Gary A. Vasquez-USA TODAY Sports

On Saturday night at UFC 160, fans of mixed martial arts were treated to a fantasy match between two of the best strikers that the heavyweight division has ever known as Junior dos Santos met Mark Hunt in the evening's co-main event.

After three rounds of exciting action, dos Santos was able to electrify fans around the world by knocking out Hunt with a wheel kick. Less than 60 seconds remained in the fight.

As a former K-1 kickboxing champion, Hunt was considered to be one of the only men on the planet capable of truly testing JDS and his boxing prowess. Considering that Hunt didn't win a single round of this fight and ended his evening unconscious, it's safe to say that things didn't go as planned for "The Super Samoan."

So, what went wrong for Mark Hunt at UFC 160?

 

JDS Had a Significant Reach Advantage

The most obvious problem that Hunt faced in this matchup came in terms of a reach disadvantage. With dos Santos being able to connect with shots from a safe distance, the shorter-limbed Hunt wasn't in a position to land his signature strikes.

However, that disadvantage in itself isn't what went wrong for the big man. It was another physical problem that gave Hunt fits.  

 

Hunt Could not Match dos Santos' Speed

Those who saw Hunt vs. Struve know that Mark Hunt does not have a problem getting in close on big guys who have an unreal reach.
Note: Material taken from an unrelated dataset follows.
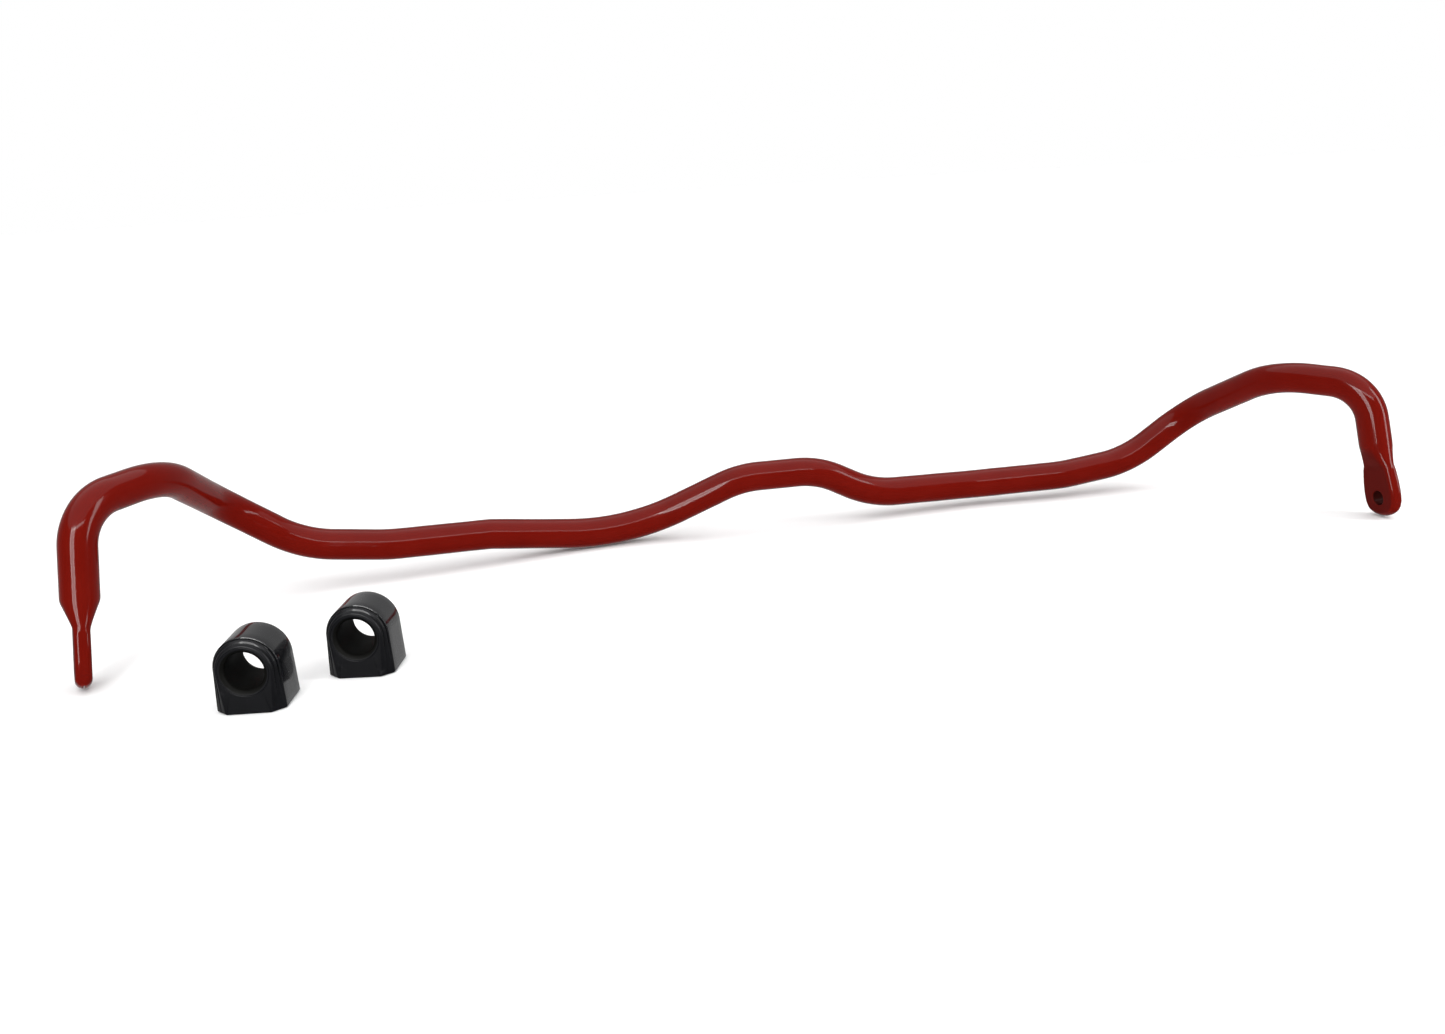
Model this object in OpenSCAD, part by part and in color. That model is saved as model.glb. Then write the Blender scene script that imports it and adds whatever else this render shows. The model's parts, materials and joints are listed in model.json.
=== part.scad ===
// Car sway bar: one bent steel bar with a flattened eye at each end,
// and the two D-shaped bushes that carry it, lying loose beside it.
// Millimetres. X runs along the bar, -Y is the side the arms point to,
// Z is up. The floor is Z = 0, the arms' mirror plane is X = 0, and the
// origin is on the floor under the middle of the whole layout.

/* [Bar] */
// Diameter of the round bar
bar_d = 24; // [20:0.5:29]
// How much the bar swells where it is bent, in radius
bend_swell = 0.2; // [0.15:0.05:0.4]
// Distance between the centres of the two elbows
span = 934; // [910:2:1130]
// How far the elbows stand in front of the bar's middle
reach = 156; // [145:1:190]
// Height of the elbows above the floor, before the lean
elbow_h = 108; // [92:1:130]
// How much longer the left leg is than the right one
leg_extra = 12.5; // [0:0.5:16]

/* [Bend points of both arms] */
// Inner end of the journal: distance from the mirror plane, distance in
// front of the bar's middle, and height before the lean
journal_start = [206.5, -1.5, 20.5]; // [-12:0.5:220]
// Outer end of the journal: the same three distances
journal_end = [285.5, 6.5, 22.5]; // [0:0.5:300]
// Root of the arm: the same three distances
arm_root = [349.5, 3, 29]; // [0:0.5:360]
// Top of the arm's rise: the same three distances
arm_rise = [403.5, 12.5, 69.5]; // [0:0.5:415]
// Shoulder of the arm: the same three distances
shoulder = [422.5, 101.5, 112.5]; // [90:0.5:435]
// Bend radius on the centre line at the inner end of the journal
journal_start_r = 60; // [40:1:80]
// Bend radius on the centre line at the outer end of the journal
journal_end_r = 120; // [60:1:150]
// Bend radius on the centre line at the root of the arm
arm_root_r = 80; // [60:1:90]
// Bend radius on the centre line at the top of the arm's rise
arm_rise_r = 49; // [40:1:55]
// Bend radius on the centre line at the shoulder
shoulder_r = 78; // [45:1:82]
// Bend radius on the centre line at the elbow
elbow_r = 34; // [28:1:36]

/* [Hump in the middle] */
// Where the flat crest begins, left of the mirror plane when negative
crest_x = 0; // [-10:1:10]
// Length of the flat crest
crest_len = 67; // [60:1:75]
// Height of the crest's centre line
crest_h = 46.5; // [42:0.5:52]
// Distance from the mirror plane to the dip left of the crest
dip_x = 96; // [90:1:102]
// How far the dip sets back
dip_back = 15; // [0:1:18]
// How far the dip's corner lies below the middle of a bar on the floor; the
// bend rounds it off, so that the bar itself just touches the floor
dip_sink = 6.4; // [3:0.1:7]
// Distance from the mirror plane to the step right of the crest
step_x = 114; // [110:1:124]
// Height of the step's corner
step_h = 22; // [18:0.5:26]
// Bend radius on the centre line at the dip
dip_r = 160; // [120:5:165]
// Bend radius on the centre line at both ends of the crest
crest_r = 75; // [50:1:80]
// Bend radius on the centre line at the step
step_r = 90; // [60:5:100]

/* [Legs and eyes] */
// Outward splay of each leg, in degrees
leg_splay = 5; // [0:0.5:8]
// Forward rake of each leg, in degrees
leg_rake = 11; // [0:0.5:14]
// Turn of the left eye about its leg, towards the front, in degrees
eye_turn_left = 15; // [0:1:25]
// Turn of the right eye about its leg, towards the front, in degrees
eye_turn_right = 0; // [0:1:25]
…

That's because Hunt is quicker than he looks and surprises opponents with power shots that seemingly come out of nowhere.

Junior dos Santos had a definitive speed advantage in this contest. Considering that he fought on the outside edge of the Octagon for most of the fight, the former champion was able to circle away quickly and evade dangerous bombs blasting in his direction.

 

Mark Hunt Was Not Focused This Week

If you followed the pre-fight buildup for UFC 160, you are aware of Mark Hunt's issues with getting into America when he wanted to.

No part of me thinks that Mark Hunt could lose a fight because he wasn't acclimated to a different geographic setting, having been in it for a less-than-desirable period of time. However, I believe that Mark Hunt thinks this presents a disadvantage.

Anyone who knows anything about sports psychology is familiar with the concept that anything an athlete thinks is important will play a part in their mental clarity and focus.

Need evidence that the Super Samoan wasn't in the right frame of mind? Did you notice that Hunt had no logos on his shorts, nor a banner to hang in his corner?

Mark Hunt made the decision to compete without the financial backing of sponsors on Saturday night. What rational person would suddenly choose to have less income, especially someone like Hunt, who previously opened up to MMAJunkie.com about the importance of a paycheck? 

"Of course, the long-term goal is to fight for the belt," Hunt said. "But it goes as always for me that (I want) big money. We've all got to eat. There's no questions on why I do it. I love fighting and everything, but we've all got to have a job. I'll fight as long as people employ me to do it." 

Held back by physical barriers and entering the cage psychologically bothered, Mark Hunt was not primed for success in Las Vegas on Saturday night.

That being said, no excuses can be made for his performance. Nothing can diminish the impressive nature of JDS and his dominance at UFC 160. "Cigano" proved to be the better mixed martial artist and went as far as to put a cherry on top by knocking out an iron-chinned monster.